Glossary term

carbon footprint of a product

A product-level climate metric that combines greenhouse-gas emissions and removals for a product system in CO2-equivalent terms.

1 context sourceSingle-source term

What does carbon footprint of a product mean?

Carbon footprint of a product is the full product-level climate-change result for the product system, expressed in CO2-equivalents across the relevant life-cycle assessment boundary. It is narrower than environmental footprint because it focuses on greenhouse-gas climate impact, but it still depends on lifecycle boundaries, product-system assumptions, data quality, allocation choices, and treatment of emissions and removals.

Source context

This page uses ISO 14067 as non-verbatim implementation context. It supports the carbon-footprint cluster, but it is not the same as corporate Scope 1, Scope 2, or Scope 3 reporting, and it should not be confused with CBAM embedded-emissions terminology.

Standards and implementation context

These entries are non-verbatim context summaries. They are not presented as public legal definitions.

ISO 14067:2018

ISO 14067:2018 - Greenhouse gases — Carbon footprint of products

ISO 14067 provides non-verbatim implementation context for carbon footprint of a product as the product-system climate result that combines greenhouse-gas emissions and removals and is expressed in CO2-equivalent terms.

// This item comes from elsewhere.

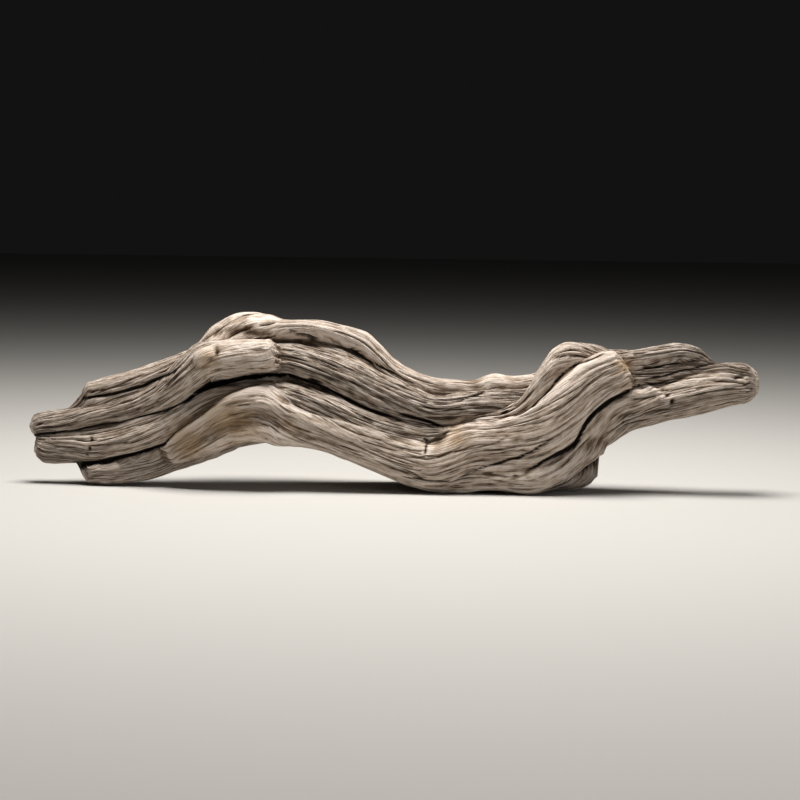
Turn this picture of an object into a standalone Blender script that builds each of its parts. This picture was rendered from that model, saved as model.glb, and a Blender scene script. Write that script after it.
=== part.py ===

Non-verbatim implementation-context summary only; not a verbatim ISO definition. ISO 14067 is a copyrighted standard, so this page uses it as implementation context rather than republishing the standard text.

Reference: 3.1.1.1

View official source

Definition status

Reviewed public draft page. Aligns with environmental/footprint policy: separates lifecycle boundaries, impact categories, carbon values, gas inputs, durability evidence, post-use events, and composition/circularity controls.

Regulatory context

This term originates in ISO 14067:2018 and/or ISO 14044 LCA methodology. It is used in EU product regulation — particularly under the EU Battery Regulation (PEF method for carbon footprint) and ESPR (environmental footprint) — because both regulations require lifecycle-based quantification of environmental impacts. Practitioners applying these regulations should be familiar with these LCA/PEF concepts to correctly scope, conduct, and verify product-level environmental assessments.

Practical application

Implementation records should capture CO2-equivalent value, product-system boundary, data-quality note, allocation rule, product identifier, declared unit, lifecycle stage coverage, emissions/removals treatment, supplier data source, calculation file, verification status, and publication date.

Minespider commentary

Carbon footprint of a product is the product-carbon evidence record around which product-level climate claims are organized. The value needs to stay linked to the product identifier, lifecycle boundary, source data, method choices, and provenance so the CO2-equivalent result can be checked rather than copied as a loose number.

Common confusions

  • Confusing product carbon footprint with company-wide Scope 1, Scope 2, or Scope 3 greenhouse-gas reporting.
  • Publishing a CO2-equivalent value without keeping the product system and lifecycle boundary visible.
  • Treating carbon footprint of a product as the same as environmental footprint, which can include non-climate impact categories.